By Maria Golovnina and Mehreen Zahra-Malik
ISLAMABAD (Reuters) - Pakistani opposition politician Imran Khan appeared isolated in his struggle to bring down the prime minister on Thursday after a fellow protest leader announced he was ready to allow thousands of anti-government demonstrators to go home.
Pakistan has been gripped by mass rallies for two weeks, with thousands of protesters led by Khan, a cricketer-turned-politician, and cleric Tahir ul-Qadri camped outside parliament demanding the resignation of Prime Minister Nawaz Sharif.
Both leaders had warned that Thursday would be a decisive day in their efforts to bring down the government, but Qadri's camp unexpectedly issued a statement saying the government had met none of their demands and therefore protesters could leave.
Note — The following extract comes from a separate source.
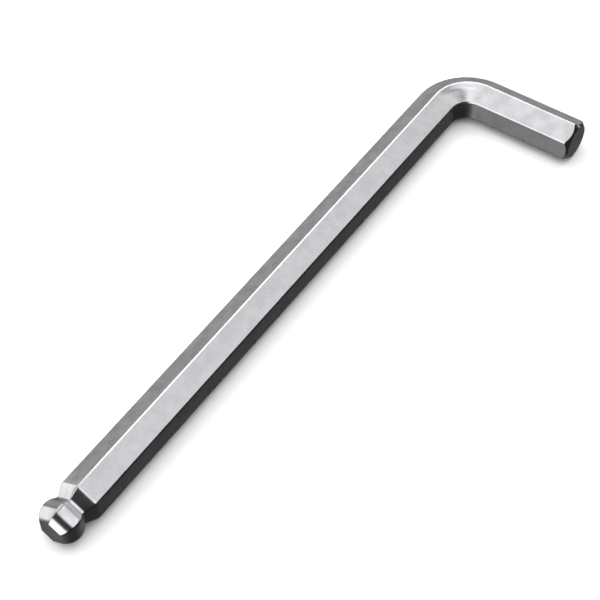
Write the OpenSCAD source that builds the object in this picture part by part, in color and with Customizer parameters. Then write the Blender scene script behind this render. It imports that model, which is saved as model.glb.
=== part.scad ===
// Ball-end hex key: one hexagon bar with a machined ball at the end of its long arm, a square bend,
// and a short arm whose plain end is chamfered. All sizes in millimetres.
// The key lies on its two arms, each resting on a corner of the hexagon, with flats facing into
// and out of the bend. +X runs up the long arm from the ball to the bend, the short arm points
// towards -Y, and the origin is on the floor under the middle of the whole key.

/* [Bar] */
// Size of the hexagon across its flats
across_flats = 10; // [8:0.5:14]
// Width of the rounded land along each corner of the hexagon
corner_land = 0.44; // [0.2:0.02:0.8]
// Length of the long arm, from the ball's end face to the outside of the short arm
long_arm_l = 173; // [110:1:240]
// Length of the short arm, from its end face to the outside of the long arm
short_arm_l = 42; // [32:1:70]
// Radius of the flat on the inside of the bend
bend_inside_r = 5; // [3:0.5:12]

/* [Plain end] */
// How far the round end face stays inside the flats
tip_inset = 0.5; // [0.2:0.1:1.5]
// Angle between the end chamfer and the short arm's axis
tip_angle = 45; // [30:1:60]

/* [Ball end] */
// How much lower each facet of the ball is than the flat behind it
ball_relief = 0.25; // [0.1:0.05:0.6]
// Depth of the neck below each flat
neck_depth = 1.25; // [1:0.05:1.8]
// Radius of the hollow that runs into the neck
neck_r = 2.4; // [1:0.1:3]
// Slope of the cut from the shoulder down to the neck
taper_angle = 24; // [20:1:35]
// Length that the shoulder's bevel takes from the flat, and from that cut
shoulder_bevel = 0.3; // [0.1:0.05:0.5]
// Size of the ball's end face across its flats
ball_face = 5.9; // [3:0.1:6.5]

/* [Hidden] */
$fn = 96;

flat_r = across_flats / 2;
// Radius over the corners at which the lands have their width
corner_r = norm([(flat_r - corner_land / 4) / cos(30), corner_land / 2]);
// Width of a cut that covers the bar from side to side
cut_width = 3 * across_flats;
// How far a cut starts clear of the ball's end face
cut_clear = 0.5;

bend_r = bend_inside_r + flat_r;
long_straight = long_arm_l - flat_r - bend_r;
short_straight = short_arm_l - flat_r - bend_r;
bend_x = long_arm_l / 2 - flat_r - bend_r;
bend_y = short_arm_l / 2 - flat_r - bend_r;

tip_r = flat_r - tip_inset;

ball_r = flat_r - ball_relief;
neck_h = flat_r - neck_depth;
ball_x = sqrt(pow(ball_r, 2) - pow(ball_face / 2, 2));
neck_x = ball_x + sqrt(pow(ball_r, 2) - pow(neck_h, 2));
// End of the hollow, where it meets the straight cut
hollow_x = neck_x + neck_r * sin(taper_angle);
hollow_h = neck_h + neck_r * (1 - cos(taper_angle));
shoulder_x = hollow_x + (flat_r - hollow_h) / tan(taper_angle);
bevel_x = shoulder_x + shoulder_bevel;

// The bar's section: flats to the left and right, a corner at the top and bottom
module bar_section() {
    intersection() {
        rotate(30)
            circle(r = flat_r / cos(30), $fn = 6);
        circle(r = corner_r);
    }
}

// Side view of the finished ball end: the ball, its neck, and the start of the bar behind them.
// Only what lies above its axis is used.
module ball_view() {
    translate([ball_x, 0])
        circle(r = ball_r);
    difference() {
        polygon([
            [ball_x, 0],
            [bevel_x + across_flats, 0],
            [bevel_x + across_flats, flat_r],
            [bevel_x, flat_r],
            [shoulder_x - shoulder_bevel * cos(taper_angle), flat_r - shoulder_bevel * sin(taper_angle)],
            [hollow_x, hollow_h],
            [ball_x, neck_h]
        ]);
        translate([neck_x, neck_h + neck_r])
            circle(r = neck_r);
    }
}

// What is milled away over one flat to leave one facet of the ball end
module facet_cut() {
    linear_extrude(cut_width, center = true)
        difference() {
            translate([-cut_clear, 0])
                square([bevel_x + cut_clear, across_flats]);
            ball_view();
        }
}

// The long arm: the bar with its ball end milled, one facet for each flat
module long_arm() {
    difference() {
        rotate([90, 0, 90])
            linear_extrude(long_straight)
                bar_section();
        for (turn = [0 : 60 : 300])
            rotate([turn, 0, 0])
                facet_cut();
    }
}

// The quarter bend, about its own centre
module bend() {
    rotate_extrude(angle = 90)
        translate([bend_r, 0])
            bar_section();
}

// The short arm, from the bend to its chamfered end face
module short_arm() {
    rotate([90, 0, 0])
        intersection() {
            linear_extrude(short_straight)
                bar_section();
            cylinder(h = short_straight, r1 = tip_r + short_straight * tan(tip_angle), r2 = tip_r);
        }
}

module hex_key() {
    color([0.78, 0.79, 0.8])
        translate([bend_x, bend_y, corner_r]) {
            translate([-long_straight, bend_r, 0])
                long_arm();
            bend();
            translate([bend_r, 0, 0])
                short_arm();
        }
}

hex_key();
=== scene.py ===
import math

import bpy
from mathutils import Matrix, Vector


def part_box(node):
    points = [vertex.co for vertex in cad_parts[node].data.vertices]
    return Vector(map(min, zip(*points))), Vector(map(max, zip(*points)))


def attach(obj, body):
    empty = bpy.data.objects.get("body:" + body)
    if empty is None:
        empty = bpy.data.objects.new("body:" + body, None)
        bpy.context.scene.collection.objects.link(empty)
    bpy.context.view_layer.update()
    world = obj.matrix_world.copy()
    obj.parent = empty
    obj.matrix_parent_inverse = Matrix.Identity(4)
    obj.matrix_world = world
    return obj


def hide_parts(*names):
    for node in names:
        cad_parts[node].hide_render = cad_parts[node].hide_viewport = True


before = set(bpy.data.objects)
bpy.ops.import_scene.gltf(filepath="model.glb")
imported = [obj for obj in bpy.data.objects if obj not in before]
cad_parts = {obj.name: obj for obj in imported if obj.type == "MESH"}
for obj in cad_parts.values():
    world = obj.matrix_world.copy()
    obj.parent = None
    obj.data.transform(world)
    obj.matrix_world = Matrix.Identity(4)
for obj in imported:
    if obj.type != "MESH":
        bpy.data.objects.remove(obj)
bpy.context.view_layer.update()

# --- The bar ------------------------------------------------------------------------------------
# The key is one length of hexagon bar in tool steel, drawn to size. Drawing leaves six flat sides
# and a narrow round land along each corner. Everything else on the key is bent or cut from it.
mm = 0.001
across_flats = 10 * mm
corner_land = 0.44 * mm
flat_r = across_flats / 2
half_side = math.radians(30)
land_r = (flat_r - corner_land / 4) / math.cos(half_side)
corner_r = math.hypot(land_r, corner_land / 2)

low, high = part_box("hex_key")
long_axis_y = high.y - flat_r
short_axis_x = high.x - flat_r
axis_z = (low.z + high.z) / 2

# The key's shape is written down along the bar's own axis, from the ball to the plain end. Each
# station says where it is, how far the flats are from the axis, how far out the corners may reach,
# whether a tool has cut it, how much of the bend's swell it has, and if the end chamfer starts there.
station_values = ("facet", "reach", "cut", "swell", "chamfer")
stations = []


def station(place, facet=flat_r, reach=corner_r, cut=0.0, swell=0.0, chamfer=0.0):
    """Note one station. Its flats are kept as a share of the drawn bar's, to scale the section by."""
    stations.append({
        "place": place,
        "facet": facet / flat_r,
        "reach": reach,
        "cut": cut,
        "swell": swell,
        "chamfer": chamfer,
    })


# --- The ball end -------------------------------------------------------------------------------
# The ball is milled on the end of the long arm, one facet for each flat, so that the key still
# drives when it is held askew. A sloping cut and a hollow behind it leave the neck.
ball_r = flat_r - 0.25 * mm
ball_face_r = 2.95 * mm
neck_h = flat_r - 1.25 * mm
hollow_r = 2.4 * mm
taper_angle = math.radians(24)
shoulder_bevel = 0.3 * mm
ball_steps = 40
hollow_steps = 8

ball_x = math.sqrt(ball_r ** 2 - ball_face_r ** 2)
neck_x = ball_x + math.sqrt(ball_r ** 2 - neck_h ** 2)
hollow_x = neck_x + hollow_r * math.sin(taper_angle)
hollow_h = neck_h + hollow_r * (1 - math.cos(taper_angle))
shoulder_x = hollow_x + (flat_r - hollow_h) / math.tan(taper_angle)


def on_long_arm(distance):
    """A place on the long arm's axis, that far from the ball's end face."""
    return Vector((low.x + distance, long_axis_y, axis_z))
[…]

The statement from Qadri's political party said he would make a speech to his supporters later in the day to deliver the message. It was not clear from the statement whether this means his camp had given up on its demands.
"Dr Qadri is expected to say to the crowd that they are free to go back," the party said in the statement. "Pakistanis have been burning in the flames of hunger, poverty and injustice but nobody cares for them."
The departure of Qadri's highly organized supporters from the protest area in the heart of Islamabad would seriously undermine Khan's efforts to breathe new life into his movement which many already expect to fizzle out soon.
The atmosphere in the capital remained tense as security forces sent reinforcements to surround the protest area, reflecting expectations of possible violence or clashes after two weeks of broken ultimatums and unpredictable twists.
As talks on how to resolve the impasse repeatedly failed, the crowd in the so-called Red Zone - home to the prime minister's home, parliament and embassies - has been grown thinner, leaving the area littered with rubbish and reeking of human waste.
Yet, in a show of defiance, some protesters have dug graves at the site to show they are prepared to die for their cause.
Khan, appeared defiant, saying he would not abandon his demands.
"I will not leave here. I will not accept this monarchy. I want real democracy," Khan told his supporters.
The demonstrations come at a difficult time for Pakistan, already plagued by an Islamist insurgency, sectarian tension and recurrent power shortages, with many people deeply unhappy with the government's performance since it came to power after winning an election in May last year.
Khan wants Sharif to step down because he believes the prime minister rigged the election. Sharif, who denies that, won the vote by a landslide, taking 190 of the 342 seats.
The ballot was the first democratic transfer of power in Pakistan's history and also propelled Khan from a fringe player to the head of the third-largest legislative bloc.
The country has swung between democracy and military rule for decades and the army's position is key to what happens next.
Few expect the army to try to grab power again. It has stayed out of the stand-off, providing security for Sharif and key government installations and calling on all sides to show restraint and solve the dispute through political means.
But even as protests lose steam, observers still expect Sharif to emerge significantly weakened from the crisis, with the all-powerful army likely to further sideline him on security and foreign policy issues.
Qadri had said Thursday was the last day for the government to meet his demands, mainly the registration of a murder case into the killings of 14 of his party activists during clashes with police at a June protest in the city of Lahore.
His camp's statement said the demand had not been met but a party spokesman declined to interpret the announcement ahead of Qadri's speech later in the day.
Qadri, who has a huge following and runs a network of Islamic schools and hospitals, said on Wednesday that Thursday would be "Revolution Day".
Both Qadri and Khan have made many dramatic statements about their intentions, most of which have not materialized. Several ultimatums have passed without action and Sharif has rejected their call for his resignation.